SIEGFRIED CHAROUX
(1896-1967)
Siegfried Charoux, der zu den wichtigsten österreichischen Bildhauern der Zwischenkriegszeit zählt und später
in Großbritannien große Erfolge feierte, ist in Österreich immer noch viel zu wenig bekannt. 1896 in Wien
geboren, studierte er von 1922 bis 1924 an der Wiener Akademie der bildenden Künste bei Hans Bitterlich und
war nebenbei als Karikaturist unter anderem für die Arbeiter-Zeitung tätig. Nach eigenen Angaben war Charoux
für kurze Zeit Schüler in der Kunstgewerbeschule bei Anton Hanak, in den Matrikelbüchern befinden sich
jedoch keine diesbezüglichen Eintragungen. 1935 emigrierte er mit seiner Ehefrau Margarethe aus politischen
Gründen nach London, wo er hohe künstlerische Wertschätzung erfuhr und 1956 zum Vollmitglied der Royal
Academy of Arts ernannt wurde. Werke von Charoux befinden sich in wichtigen internationalen Sammlungen,
unter anderem in der Londoner Tate Gallery. Als sein bekanntestes Werk in Österreich gilt das Lessing-
Denkmal am Wiener Judenplatz, das er nach der Abtragung durch die Nationalsozialisten im Jahr 1939 in der
Zweiten Republik in einer neuen Fassung wiederholte. Darüber hinaus wurde er nach 1945 von der Stadt Wien
mit Denkmälern für Hugo Breitner, Bertha von Suttner und Richard Strauss sowie mit freiplastischen Arbeiten
für Gemeindebauten beauftragt.
Bis auf wenige abstrakte Experimente fühlte sich Charoux der figürlichen Darstellung des Menschen
verpflichtet („Ich will nicht modern sein, weil ich nicht unmodern werden will”).
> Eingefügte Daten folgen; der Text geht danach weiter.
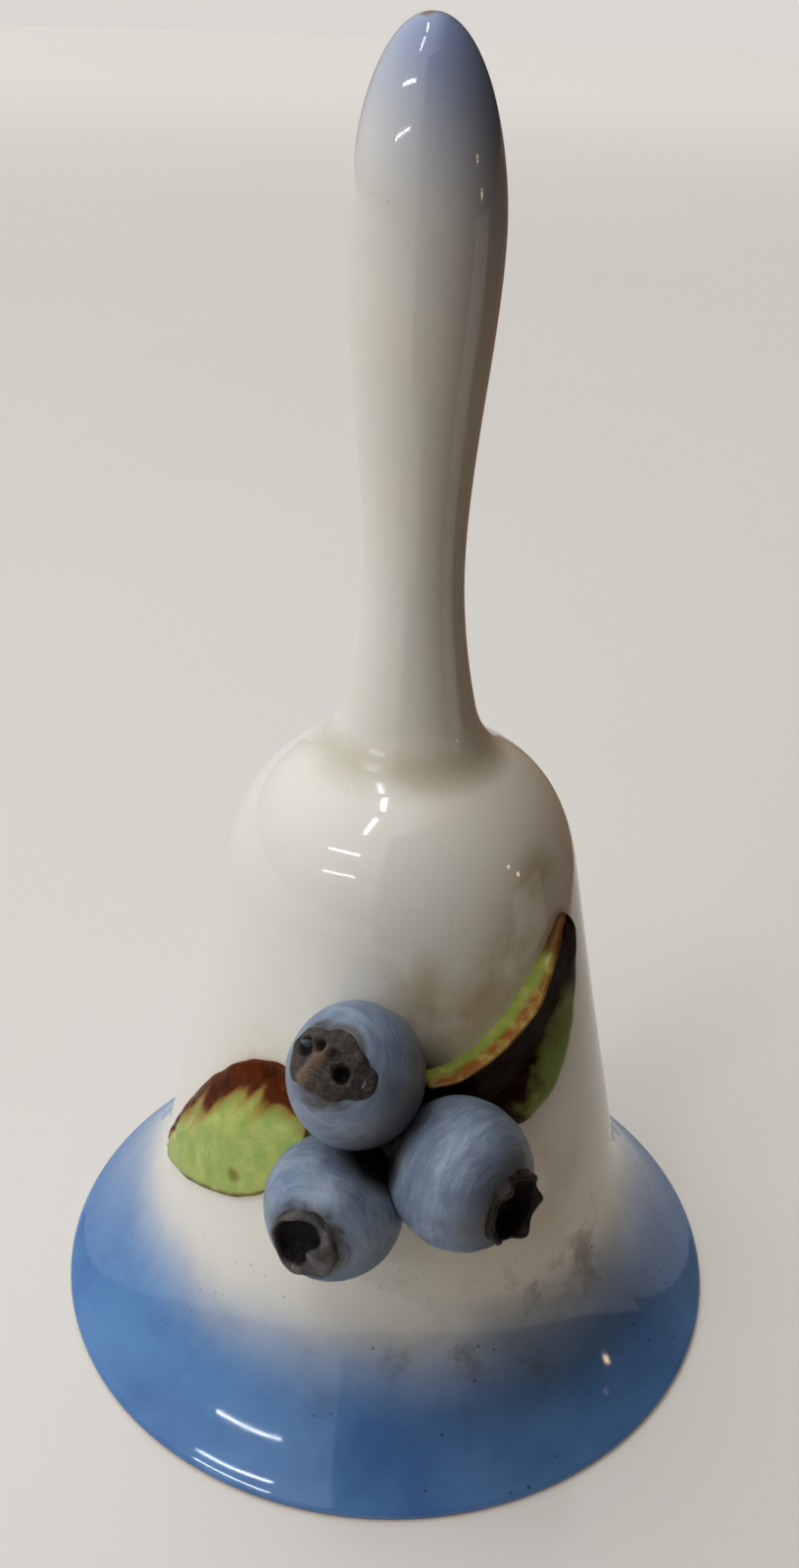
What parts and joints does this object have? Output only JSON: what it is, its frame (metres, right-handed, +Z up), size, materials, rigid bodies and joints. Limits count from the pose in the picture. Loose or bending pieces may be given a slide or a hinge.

Sein Werk wurzelt im
Expressionismus und kann in zwei Hauptströmungen gegliedert werden: Parallel zu ausdrucksstarken
Plastiken in einer unverwechselbaren Formensprache („Der Prediger“, „Kämpfende Männer“ „Der
Überlebende“) entstanden Arbeiten in einer ruhigen, harmonischen Auffassung, die durch Auguste Rodin,
Aristide Maillol, Wilhelm Lehmbruck und Georg Kolbe beeinflusst sind. Die dazu zählenden weiblichen Akte,
Mutter-Kind-Darstellungen und Werke zum Thema Jugend strahlen starke Verinnerlichung aus. In zahlreichen
Plastiken spiegelt sich Charoux‘ Liebe zur Musik wider („Der Cellist“, „Der Violinspieler“, „Der Klavierspieler“,
„Trio“, „Quartett“). Im großangelegten Zyklus „Zivilisation“ setzte sich Charoux – in mitunter sarkastischer
Weise – mit der Gesellschaft auseinander („Der Richter“, „Der Würdenträger“, „Der Motorradfahrer“, „Der
Zeitungsleser“).
In seinen letzten bildhauerischen Arbeiten näherte er sich der existenzialistischen Plastik („Stehender Mann“).
Charoux hinterließ auch ein umfangreiches malerisches und zeichnerisches Werk. Bevorzugte Themen waren
Porträts, Stillleben, Landschaften (Cornwall, Gastein), die Musik sowie Studien zu Plastiken.